Cannon, the state's senior House member who also serves on the Government Reform Committee, has told Davis he is supportive of the as-yet-undrafted legislation.

"If this were to happen, Utah would be the logical seat to add," said Cannon. "Utahns are the most underrepresented people in Congress and at the rate we're growing, we will gain two seats in the 2010 Census."

The state took its claim that it was cheated out of a fourth congressional seat to the Supreme Court in 2001, arguing the Census Bureau failed to count about 11,000 Mormon missionaries working overseas in the state's population base, and that the complex estimations used by the bureau in determining household populations are unconstitutional guesswork. The high court let stand a lower-court ruling against the state's charges without specifying its reasoning.

The prospect that Congress could accomplish what the state's top lawyers could not was welcomed at Gov.

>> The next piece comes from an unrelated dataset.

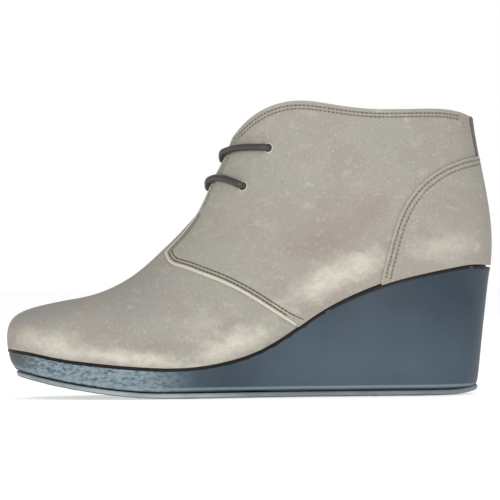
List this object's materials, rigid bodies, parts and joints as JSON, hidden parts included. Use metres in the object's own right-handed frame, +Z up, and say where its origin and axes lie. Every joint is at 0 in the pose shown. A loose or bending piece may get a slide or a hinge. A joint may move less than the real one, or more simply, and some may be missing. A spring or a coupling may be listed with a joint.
{
  "type": "ankle boot",
  "caption": "Suede lace-up ankle boot with flaps lapping over the vamp, on a moulded wedge sole",
  "frame": {"origin": "centre of the bounding box in plan, on the plane that the sole stands on", "axes": "+X from the toe to the heel, +Y to the inner (medial) side, +Z up"},
  "size_m": [0.2454, 0.084, 0.1476],
  "materials": {
    "suede": "soft matt nap, taupe beige, unlined cut edges paler",
    "lining": "smooth matt lining leather",
    "wedge": "matt slate blue moulding, paler and stippled round the forefoot",
    "outsole": "matt grey-teal tread rubber",
    "lace": "waxed round cord, charcoal brown"
  },
  "bodies": {
    "root": {"upper": "suede", "quarter_lateral": "suede", "quarter_medial": "suede", "heel_counter": "suede", "back_stay": "suede", "tongue": "suede", "insole": "lining", "wedge": "wedge", "outsole": "outsole", "lace": "lace"}
  },
  "joints": []
}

Mike Leavitt's office in Salt Lake City.

"The governor would find that most intriguing," Leavitt's spokeswoman Natalie Gochnour said Friday. "On more than one substantial claim in our Census case, we were wronged."

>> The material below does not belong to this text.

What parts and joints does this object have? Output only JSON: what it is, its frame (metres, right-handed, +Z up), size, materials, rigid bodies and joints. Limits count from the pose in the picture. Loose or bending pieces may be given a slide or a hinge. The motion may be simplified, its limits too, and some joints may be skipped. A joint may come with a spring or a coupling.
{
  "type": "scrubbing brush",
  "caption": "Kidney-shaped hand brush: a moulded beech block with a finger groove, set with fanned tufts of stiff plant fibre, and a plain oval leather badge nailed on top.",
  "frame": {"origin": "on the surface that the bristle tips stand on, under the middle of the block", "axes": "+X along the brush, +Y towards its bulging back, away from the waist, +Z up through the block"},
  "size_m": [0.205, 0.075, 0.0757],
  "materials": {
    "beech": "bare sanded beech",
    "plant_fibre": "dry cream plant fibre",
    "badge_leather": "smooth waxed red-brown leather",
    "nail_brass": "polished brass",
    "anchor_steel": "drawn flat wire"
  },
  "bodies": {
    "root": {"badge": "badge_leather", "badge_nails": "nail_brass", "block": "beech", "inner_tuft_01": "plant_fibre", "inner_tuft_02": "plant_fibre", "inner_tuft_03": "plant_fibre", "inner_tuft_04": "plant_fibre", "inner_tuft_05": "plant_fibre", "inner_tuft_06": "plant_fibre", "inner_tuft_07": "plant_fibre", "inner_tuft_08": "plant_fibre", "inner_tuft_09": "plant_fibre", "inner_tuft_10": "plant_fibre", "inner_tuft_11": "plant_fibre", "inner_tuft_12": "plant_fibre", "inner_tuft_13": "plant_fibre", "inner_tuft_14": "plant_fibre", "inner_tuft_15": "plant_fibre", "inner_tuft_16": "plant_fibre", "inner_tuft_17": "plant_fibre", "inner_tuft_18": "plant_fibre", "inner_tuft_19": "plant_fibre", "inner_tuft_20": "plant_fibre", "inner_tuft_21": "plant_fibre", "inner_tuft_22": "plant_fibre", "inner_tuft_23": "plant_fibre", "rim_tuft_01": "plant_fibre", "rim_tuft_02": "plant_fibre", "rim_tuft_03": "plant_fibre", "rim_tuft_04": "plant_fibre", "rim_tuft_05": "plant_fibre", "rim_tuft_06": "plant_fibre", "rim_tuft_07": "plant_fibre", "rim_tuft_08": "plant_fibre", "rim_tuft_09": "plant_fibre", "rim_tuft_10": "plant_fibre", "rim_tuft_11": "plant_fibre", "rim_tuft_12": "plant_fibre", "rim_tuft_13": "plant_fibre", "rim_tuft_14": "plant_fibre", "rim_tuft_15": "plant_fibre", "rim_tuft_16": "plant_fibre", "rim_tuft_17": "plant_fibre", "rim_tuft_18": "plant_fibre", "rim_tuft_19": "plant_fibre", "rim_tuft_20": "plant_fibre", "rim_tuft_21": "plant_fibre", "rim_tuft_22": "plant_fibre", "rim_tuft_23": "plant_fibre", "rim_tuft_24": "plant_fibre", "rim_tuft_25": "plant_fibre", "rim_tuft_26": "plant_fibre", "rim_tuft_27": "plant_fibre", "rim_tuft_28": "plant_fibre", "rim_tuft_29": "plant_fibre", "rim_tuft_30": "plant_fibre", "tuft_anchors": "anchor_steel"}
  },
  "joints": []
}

In anticipation of a Supreme Court victory that never came, the 2001 Utah Legislature drew up an alternative redistricting map that carved a new 4th District out of the Salt Lake County communities of Midvale, Murray, Taylorsville, West Jordan, South Jordan, Riverton, Draper, Bluffdale and Herriman.

Washington radio station WTOP -- owned by Salt Lake-based Bonneville International Corp. -- broke the news of Davis' plan Thursday, although the station did not attribute the possibility of a new Utah seat to a particular source, nor did a Friday Washington Post story that reiterated the D.C.-Utah expansion plans. Davis' office declined to confirm that an additional seat for Utah was part of the ongoing discussions.

"All I can say at this point is, in his quest to find a legislative way to grant D.C. residents a vote in the House, one of the options Rep. Davis is considering is expanding the House by two seats," spokesman David Marin said Friday.

Residents of the federal colony on the Potomac River earned the right to cast presidential votes in 1964 and began electing nonvoting representatives to Congress in 1971. The U.S. House has stood at 435 members since 1963, after briefly bumping up to 437 when Alaska and Hawaii became states in the 1950s.